Supt. Shelley Horne told the board Thursday that the department “continually builds” on its use-of-force training, including consultation with mental health professionals.
Deputy Chief Const. Steve Rai meanwhile said the department would provide the board with an update on the latest changes to training in the coming months.
Palmer said Vancouver police training goes “above and beyond” provincial standards and the department works with an emergency medicine specialist at Vancouver General Hospital, Dr. Erik Vu, to incorporate his advice into training.
Asked whether he’d expect officers to respond similarly or differently if they were to receive today the call that ended in Gray’s death, Palmer said he wouldn’t speculate or go into details, in part because a disciplinary investigation is still under way.
“What I am going to say is that our officers are faced with very dynamic situations every day when they go out on the street,” Palmer said.
“There will be occasions, sometimes, where somebody may, depending on the circumstances, it’s possible somebody may lose their life.
“We never want that to happen,” he added.
Premier David Eby, speaking at an unrelated event Thursday, said he was glad Vancouver police were taking on the body camera pilot project.
“I’m sure the solicitor general will be very interested in seeing the results of this pilot and whether there’s an opportunity for us to expand that if it provides good results for the residents of Vancouver,” he said.
Eby said body cameras would help provide evidence of crimes witnessed by officers, as well as accountability if police overstepped their authority.
The jury at the inquest held in April classified Gray’s death as a homicide.
The coroner presiding over the inquest, Larry Marzinzik, told the five jurors before they began deliberating that homicide meant death due to injury intentionally inflicted by another person, but it was a neutral term that doesn’t imply fault or blame.
Dr. Matthew Orde, the forensic pathologist who performed an autopsy on Gray’s body, testified at the inquest that a “perfect storm” of factors led to his death, including his extreme physical exertion as officers struggled to restrain him.
Orde said Gray died of cardiopulmonary arrest complicated by police actions, pointing to “neck compression,” blunt force injuries, the use of pepper spray and holding Gray on his stomach while his arms were handcuffed behind his back.
People who are forcibly restrained on their stomach are at greater risk of death, especially when their body has increased physiological demands, he testified.
Orde had originally listed “excited delirium” among the possible contributing factors in Gray’s death. Many of the 14 Vancouver police officers who testified at the inquest also used the contentious term describing a state of agitation.
However, Orde revised that finding during his testimony at the inquest, saying published data and research suggest it’s “quite unlikely” that so-called excited delirium syndrome could independently result in someone’s death.

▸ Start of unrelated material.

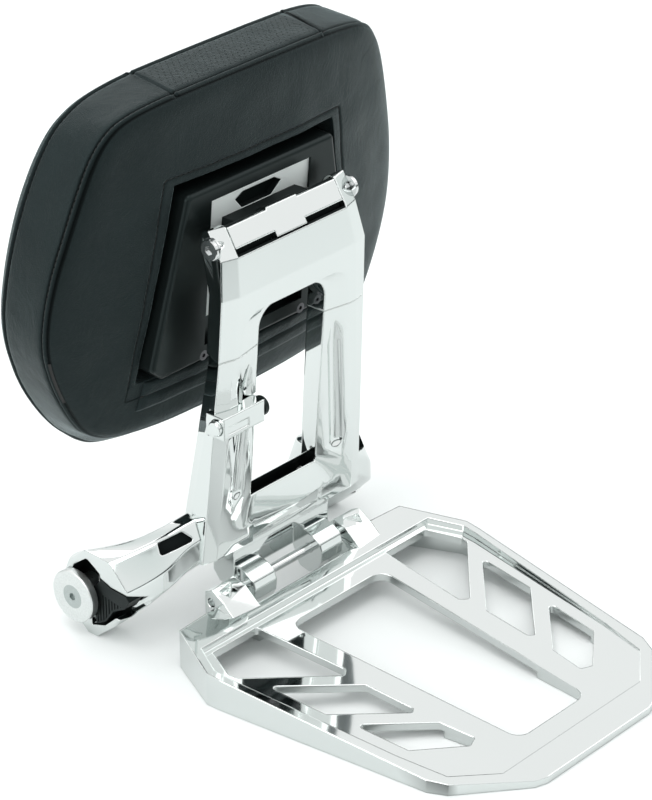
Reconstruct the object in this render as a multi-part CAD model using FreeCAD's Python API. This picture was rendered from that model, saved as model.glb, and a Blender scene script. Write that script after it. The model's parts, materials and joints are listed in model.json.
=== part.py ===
import FreeCAD, Part
import math
import os

from FreeCAD import Vector

# Detachable driver backrest with a folding rear rack, in millimetres.
# X is across the seat, +Y is forward and +Z is up, and it stands on its rack and arm ends.

# Sizes of the rack
RACK_SLOPE = 4.955
RIM_HEIGHT = 20.8
RIM_DEPTH_FRONT = 4.3
RIM_DEPTH_REAR = 0.6
PANEL_THICK = 5.0
SKIRT_WALL = 4.0
RACK_FRONT = 46.0
RACK_NOTCH_FRONT = 31.6
RACK_NOTCH_HALF = 42.0
RACK_REAR = -189.0
RACK_WIDEST = 115.0
RIM_FRONT_WIDTH = 9.0

# Sizes of the rack hinge
HINGE_Y = 48.5
HINGE_Z = 26.3
ROD_RADIUS = 3.0
ROD_HALF = 60.0
PIN_CLEARANCE = 0.05
EAR_IN = 44.0
EAR_OUT = 64.5
KNUCKLE_IN = 19.8
KNUCKLE_OUT = 38.4
BLOCK_HALF = 41.0
BLOCK_TOP = 52.0
BLOCK_REAR = 52.0
BLOCK_FRONT = 69.0
BLOCK_BOTTOM = 25.0
BLOCK_BOLT_X = 34.0
BLOCK_BOLT_RADIUS = 3.0
BLOCK_BOLT_HEAD = 5.0
BLOCK_BOLT_Y = 62.0
BLOCK_BOLT_SEAT = 34.0
BLOCK_BOLT_LENGTH = 28.0
BOLT_CLEARANCE = 0.1

# Sizes of the legs and their posts
LEAN = 4.1
SEAM_Z = 184.0
SEAM_GAP = 0.3
LEG_IN = 28.0
LEG_OUT_TOP = 61.3
LEG_OUT_BOTTOM = 68.0
LEG_REAR_TOP = 39.6
RIDGE_TOP = 51.6
RIDGE_BOTTOM = 58.5
FACET_DEPTH = 2.6
CROSSBAR_TOP = 88.0
WINDOW_FOOT = 82.0
WINDOW_DEPTH = 3.6
POCKET_HALF = 27.5
POCKET_DEPTH = 17.0
FLUTE_RADIUS = 7.0
FLUTE_TIP_RADIUS = 4.6
POST_X = 45.0
POST_Y = 49.8
POST_RADIUS = 5.0
POST_LENGTH = 96.0
POST_SOCKET = 22.0

# Sizes of the head and the tilt hinge
BEND_Y = 37.2
BEND_Z = 222.5
HEAD_Y = 41.2
HEAD_Z = 245.2
PIVOT_Y = 50.5
PIVOT_Z = 251.5
PIVOT_RADIUS = 3.2
BARREL_RADIUS = 9.0
BARREL_HALF = 44.4
HEAD_NOTCH_HALF = 45.0
HEAD_OUT = 56.0
HEAD_RELIEF = 11.5
HEAD_RADIUS = 9.6
LEAF_FLAT = 5.0
LEAF_FLAT_ANGLE = 30.9
SLOT_TOP = 249.4
TONGUE_HALF = 12.4
TONGUE_RADIUS = 10.1
ARCH_TOP = 207.0
ARCH_RADIUS = 13.0
BOLT_HEAD_RADIUS = 6.3
BOLT_HEAD_HEIGHT = 2.4
WASHER_THICK = 0.8

# Sizes of the pad
PAD_LEAN = 5.0
PAD_SEAM_Y = 70.0
PAD_SEAM_Z = 338.7
PAD_FRONT_Y = 106.8
PAD_FRONT_Z = 343.1
PAD_SWEEP = 14.0
PAD_SWEEP_POWER = 2.5
PAD_HALF = 142.0
PAD_REAR_CROWN = 7.0
PAD_FRONT_CROWN = 13.0
CUT_TOP_Z = 286.8
CUT_TOP_HALF = 65.0
CUT_LOW_Z = 166.5
CUT_LOW_HALF = 86.6
SOFT_GAP = 0.3
STRAP_THICK = 2.5

# Sizes of the housing and the slide plate
HOUSING_Y = 65.0
HOUSING_Z = 269.7
HOUSING_DEPTH = 22.0
HOUSING_EDGE = 3.0
HOUSING_SCREWS = [-41.0, 0.0, 41.0]
HOUSING_SCREW_Z = 171.3
SLIDE_HALF = 45.0
SLIDE_TOP = 270.0
SLIDE_LOW = 196.0
SLIDE_THICK = 4.0
SLIDE_TRAVEL = 20.0
SLIDE_LIP = 1.5
WINDOW_HALF = 41.0
SLIDE_GAP = 0.3
BOARD_THICK = 6.0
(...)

“Acute behavioural disturbance” is a better description of what Gray was experiencing on the day he died, Orde told the inquest.

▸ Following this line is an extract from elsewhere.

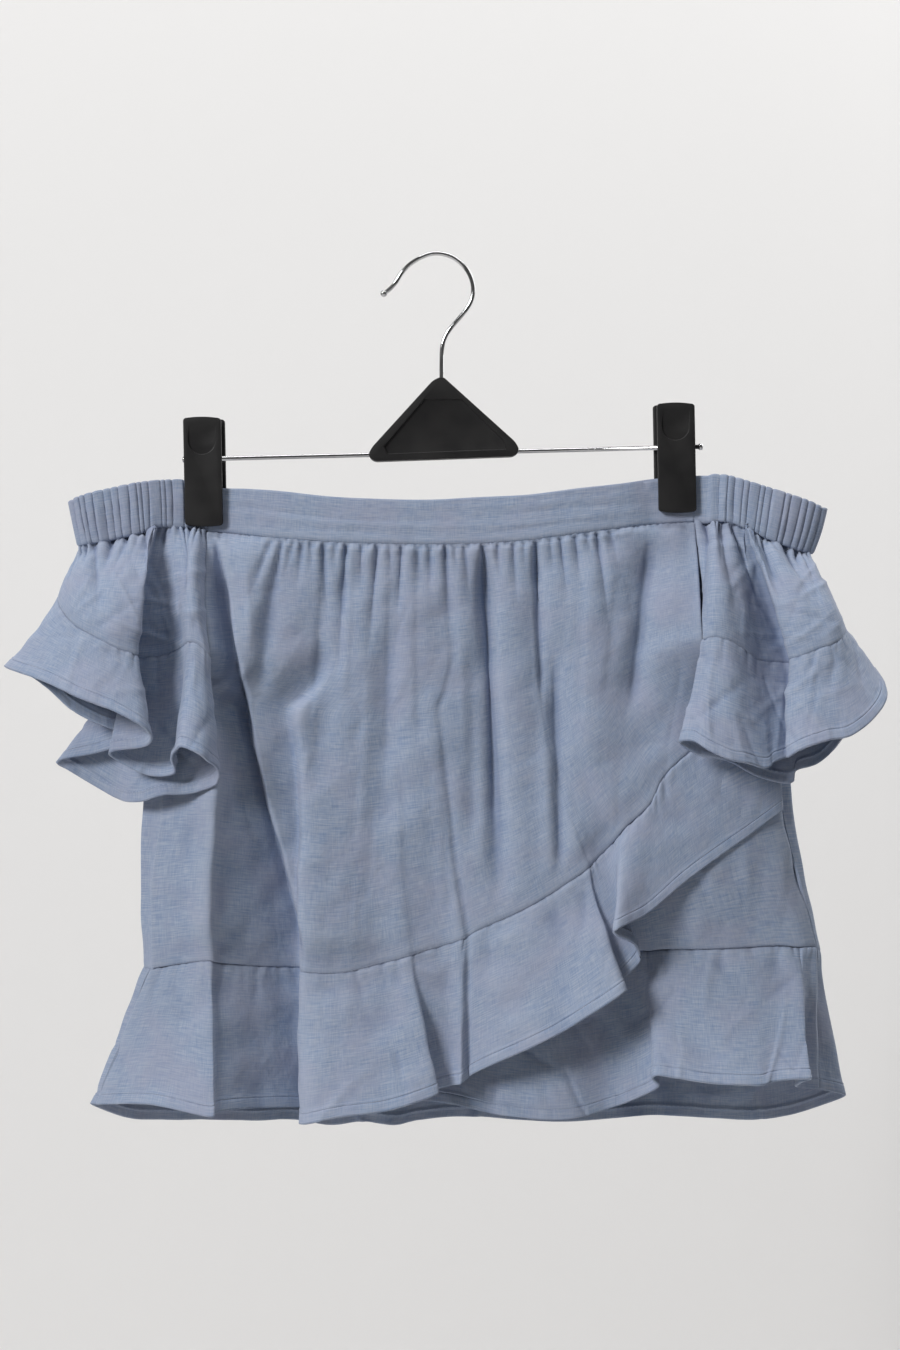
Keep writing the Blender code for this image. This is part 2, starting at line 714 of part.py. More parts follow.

A statement from the BC Coroners Service said it no longer recognizes “excited delirium” as a cause of death in its investigations, saying the decision “was made in response to the evidence-based literature changing over time.”
A years-long investigation by B.C.’s police watchdog, the Independent Investigations Office, found reasonable grounds to believe an offence may have been committed and submitted a report to the BC Prosecution Service for consideration of charges.
The service announced in late 2020 that it would not pursue charges against the officers involved in the struggle to arrest Gray, saying police were the only witnesses and the Crown couldn’t prove any offence had been committed.
The Office of the Police Complaint Commissioner is overseeing an investigation into several officers’ conduct and a disciplinary hearing is expected later this year.